In today’s gospel, a young man gave an answer when he said, “Do not be alarmed… [Jesus] is going ahead of you to Galilee; there you will see him, just as he told you.” It’s those words that set up Mark’s conclusion. And, it’s so vague. It’s not the clear-cut ending that so many of us crave. Rather, it is open-ended and filled with possibility. And, frankly, we should have known this cliffhanger was coming. After all, from the very first sentence, Mark said this was going to be “The beginning of the good news of Jesus Christ…” Mark told us that these roughly 15,000 words were never meant to be the definitive story of Jesus. The author probably wanted us to read and re-read this short book to look for clues as to what could likely be next. To do that, we need to understand the essence of Jesus’s life. Then, we can discover Jesus’s location, and we can be the ones to share. Does that make sense?
So that we can do that work, let’s do a quick review. The trajectory of Mark has been about Jesus as the Messiah–that is, Jesus as the one who delivers the Judeans, the Jewish nation. Throughout those 15,000 words, it becomes apparent that people have pre-conceived ideas about what the messiah must be like and how the messiah would act. For example, it must be someone who defeats the Romans with military might. So, imagine how frustrated people were when Jesus made non-violence his hallmark. Imagine how confusing it was to see the military ruler they sought nailed to a tree and executed as a criminal. Imagine their reaction when they realized that God’s reign was going to be built on a vision of equity, love, and peace. But, to those of us who have witnessed Jesus’s life unfolding, it’s those things that are going to help us to find where Jesus might be!
And, after Mark’s gospel was written, others tried to add their version of what a conclusion to the story might look like. A shorter ending has the women telling others about their experience. A longer ending tells us of Jesus’s appearance to others, a sending of the disciples, and a nice final scene where Jesus ascends into heaven and is gone.
Now, the longer version is how you END a story with a nice neat bow, but that probably wasn’t what Mark was looking to do.
You see, Mark wants you and me to take what we now know about Jesus and keep an eye out for Christ’s presence like we’re playing “Where’s Waldo?” Mark wants us to be on the lookout for glimpses of Jesus in everyday places where we might not expect God’s presence.
Mark wants us to look for Jesus in the unvaccinated checkout clerks who have helped keep our pantries full for over a year.
To look for Christ in the sacrifice of plastic or meat to help reduce climate change and bring about abundant life for all.
To look for Christ’s presence when standing up against hate in all its forms at work, at school, and in the church.
You see, Mark wants us to be on the lookout for Christ who is found among us here and now.
And, there’s something really refreshing about that.

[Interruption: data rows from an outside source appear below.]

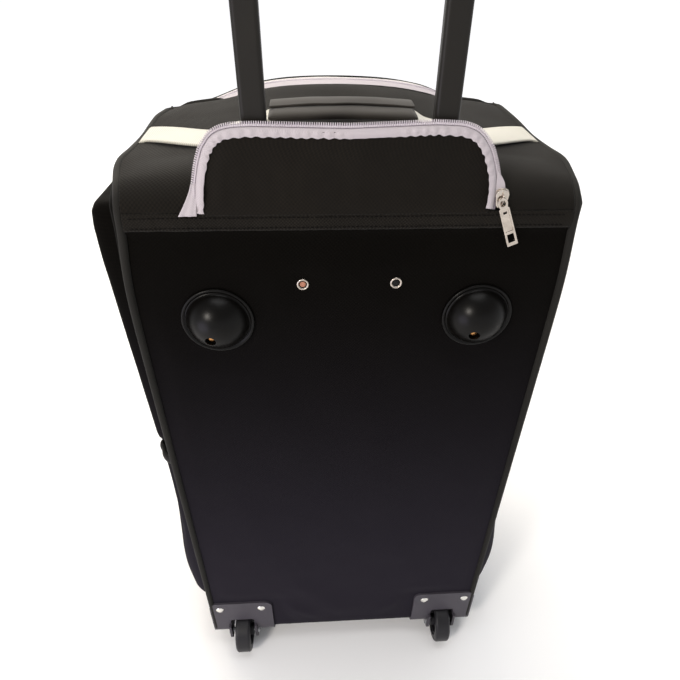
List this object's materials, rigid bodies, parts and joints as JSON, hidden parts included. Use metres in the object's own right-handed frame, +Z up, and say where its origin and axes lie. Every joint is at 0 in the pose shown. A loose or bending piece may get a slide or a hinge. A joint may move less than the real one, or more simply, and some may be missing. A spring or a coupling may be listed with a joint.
{
  "type": "rolling bowling bag",
  "caption": "Upright soft wheeled bag for bowling balls with a pull-out trolley handle, stow flap, domed rear bumpers, side pouches and a zipped front cover",
  "frame": {"origin": "on the floor, at the middle of the bag's footprint", "axes": "+Z up, -Y the back with the trolley and wheels, +Y the front cover, +X to the right seen from behind"},
  "size_m": [0.422, 0.359, 1.037],
  "materials": {
    "polyester": "woven",
    "gusset": "woven",
    "zip_tape": "woven",
    "webbing": "ribbed",
    "wrap": "padded",
    "lining": "woven",
    "foam": "matt",
    "board": "matt",
    "moulding": "satin",
    "corner_plastic": "grained",
    "tyre": "matt",
    "hub": "satin",
    "steel": "plated",
    "nickel": "polished",
    "brass": "plain",
    "bumper": "glossy",
    "outer_tube": "satin",
    "inner_tube": "satin",
    "grip": "soft",
    "button": "satin"
  },
  "bodies": {
    "bag": {"back_panel": "polyester", "bottom_panel": "polyester", "top_panel": "polyester", "side_panel_left": "polyester", "side_panel_right": "polyester", "front_sill": "polyester", "side_pocket_upper_left": "polyester", "side_pouch_left": "polyester", "side_pouch_right": "polyester", "main_zip_body_half": "zip_tape", "stow_mouth_zip": "zip_tape", "top_webbing": "webbing", "stow_well": "lining", "lining_panel": "lining", "ball_cradle_lower": "foam", "ball_cradle_middle": "foam", "ball_cradle_upper": "foam", "back_board": "board", "base_board": "board", "tube_bezel": "moulding", "tube_bracket": "moulding", "front_feet": "moulding", "corner_plate_left": "corner_plastic", "corner_plate_right": "corner_plastic", "wheel_axles": "steel", "foot_screws": "steel", "plate_rivets": "nickel", "back_eyelets": "nickel", "stow_slider": "nickel", "bumper_screws": "brass", "bumper_left": "bumper", "bumper_right": "bumper", "outer_tube_left": "outer_tube", "outer_tube_right": "outer_tube"},
    "trolley": {"inner_tube_left": "inner_tube", "inner_tube_right": "inner_tube", "inner_tube_feet": "moulding", "trolley_grip": "grip", "button_spring": "steel"},
    "button": {"grip_button": "button"},
    "wheel_left": {"wheel_tyre_left": "tyre", "wheel_hub_left": "hub"},
    "wheel_right": {"wheel_tyre_right": "tyre", "wheel_hub_right": "hub"},
    "flap": {"stow_flap": "polyester", "stow_flap_zip": "zip_tape"},
    "flap_pull": {"stow_pull": "nickel"},
    "cover": {"cover_face": "polyester", "cover_gusset": "gusset", "front_pocket": "polyester", "main_zip_cover_half": "zip_tape", "cover_pocket_zip": "zip_tape"},
    "pocket_slider": {"cover_slider": "nickel"},
    "pocket_pull": {"cover_pull": "nickel"},
    "zip_slider_left": {"main_slider_left": "nickel"},
    "zip_slider_right": {"main_slider_right": "nickel"},
    "zip_pull_left": {"main_pull_left": "nickel"},
    "zip_pull_right": {"main_pull_right": "nickel"},
    "carry_handle": {"handle_wrap": "wrap", "handle_loop": "webbing"}
  },
  "joints": [
    {"name": "trolley_slide", "type": "slide", "parent": "bag", "child": "trolley", "axis": [0, 0, 1], "range_m": [-0.39, 0]},
    {"name": "button_press", "type": "slide", "parent": "trolley", "child": "button", "axis": [0, 0, -1], "range_m": [0, 0.004], "stiffness_N_per_m": 300, "springref_m": -0.002, "deforming": ["button_spring"]},
    {"name": "wheel_left_spin", "type": "hinge", "parent": "bag", "child": "wheel_left", "pos_m": [-0.1395, -0.1495, 0.03], "axis": [1, 0, 0], "continuous": true},
    {"name": "wheel_right_spin", "type": "hinge", "parent": "bag", "child": "wheel_right", "pos_m": [0.1395, -0.1495, 0.03], "axis": [1, 0, 0], "continuous": true},
    {"name": "stow_flap_fold", "type": "hinge", "parent": "bag", "child": "flap", "pos_m": [0, -0.1515, 0.6455], "axis": [1, 0, 0], "range_deg": [0, 150]},
    {"name": "flap_pull_swing", "type": "hinge", "parent": "bag", "child": "flap_pull", "pos_m": [0.115, -0.1552, 0.656], "axis": [-0.9613, 0, -0.2756], "range_deg": [0, 150]},
    {"name": "cover_fold", "type": "hinge", "parent": "bag", "child": "cover", "pos_m": [0, 0.1615, 0.06975], "axis": [-1, 0, 0], "range_deg": [0, 85]},
    {"name": "zip_slide_left", "type": "slide", "parent": "bag", "child": "zip_slider_left", "axis": [0, 0, 1], "range_m": [-0.32, 0.2]},
    {"name": "zip_slide_right", "type": "slide", "parent": "bag", "child": "zip_slider_right", "axis": [0, 0, 1], "range_m": [-0.32, 0.2]},
    {"name": "zip_pull_left_swing", "type": "hinge", "parent": "zip_slider_left", "child": "zip_pull_left", "pos_m": [-0.1855, 0.1275, 0.4275], "axis": [0, 1, 0], "range_deg": [0, 170]},
    {"name": "zip_pull_right_swing", "type": "hinge", "parent": "zip_slider_right", "child": "zip_pull_right", "pos_m": [0.1855, 0.1275, 0.4275], "axis": [0, -1, 0], "range_deg": [0, 170]},
    {"name": "pocket_zip_slide", "type": "slide", "parent": "cover", "child": "pocket_slider", "axis": [1, 0, 0], "range_m": [-0.208, 0]},
    {"name": "pocket_pull_swing", "type": "hinge", "parent": "pocket_slider", "child": "pocket_pull", "pos_m": [0.104, 0.1696, 0.569], "axis": [1, 0, 0], "range_deg": [0, 170]},
    {"name": "carry_handle_lift", "type": "slide", "parent": "bag", "child": "carry_handle", "axis": [0, 0, 1], "range_m": [0, 0.035]}
  ]
}
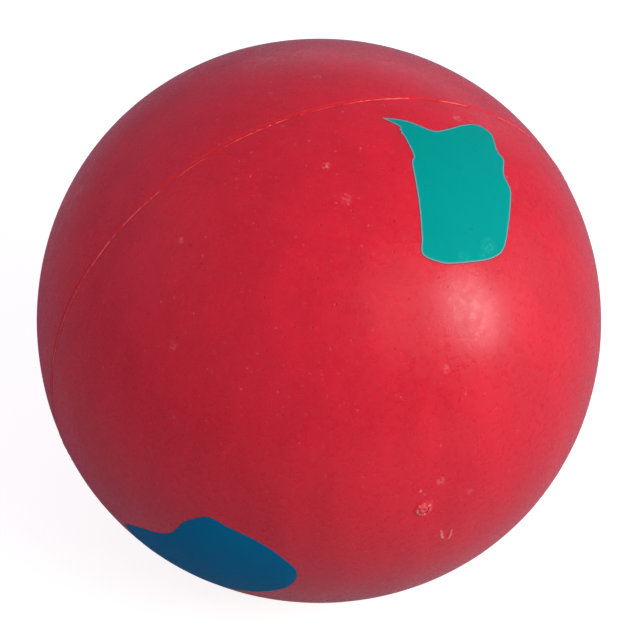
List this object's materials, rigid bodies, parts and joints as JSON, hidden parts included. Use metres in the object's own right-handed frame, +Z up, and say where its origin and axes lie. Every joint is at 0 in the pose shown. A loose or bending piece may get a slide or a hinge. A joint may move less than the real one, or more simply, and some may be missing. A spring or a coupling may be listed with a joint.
{
  "type": "playground ball",
  "caption": "Hollow red rubber playground ball with a moulded parting line, flush green and blue rubber inlays and a self-sealing needle valve.",
  "frame": {"origin": "centre of the ball", "axes": "-Y runs out through the needle valve along the mould axis; the two moulded halves meet on the XZ plane; +Z is up as the ball lies in the reference view"},
  "size_m": [0.2162, 0.2166, 0.2162],
  "materials": {
    "red_rubber": "satin, slightly dusty moulded rubber",
    "butyl_liner": "matt black butyl",
    "gum_strip": "matt gum tape",
    "housing_rubber": "matt dark rubber",
    "plug_gum": "soft satin gum",
    "green_rubber": "satin rubber",
    "blue_rubber": "satin rubber"
  },
  "bodies": {
    "root": {"cover_valve_half": "red_rubber", "cover_plain_half": "red_rubber", "liner_valve_half": "butyl_liner", "liner_plain_half": "butyl_liner", "seam_strip": "gum_strip", "valve_housing": "housing_rubber", "valve_plug": "plug_gum", "green_inlay": "green_rubber", "blue_inlay": "blue_rubber"}
  },
  "joints": []
}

There’s something life-giving in knowing that God is among us and that we only need to notice God’s work. So, in the weeks ahead, that’s our Easter challenge. As a community, we’ll be encouraging you to “spot, snap, and share!” A little later in the service Vicar is going to give you the details, but the gist is that we want YOU to help us all be on the lookout for glimpses of God. We want YOU to help continue Mark’s gospel, to contribute to the good news of Jesus Christ, and to acknowledge that the gospels are future-oriented moving us towards God’s presence among us.
So, it’s a beautiful day outside here in Chicago, so I want to get you away from the screen and on to “spot, snap, and share.” But, before we depart, know that God’s love is immersive, expansive, and ever widening–so be on the lookout. Know that you are loved, and from that love you too can love one another. So, feel empowered by God’s grace, and then, get out there and discover where Jesus has gone. Amen.
 “The wages of sacrifice.” The Christian Century. March 24, 2021.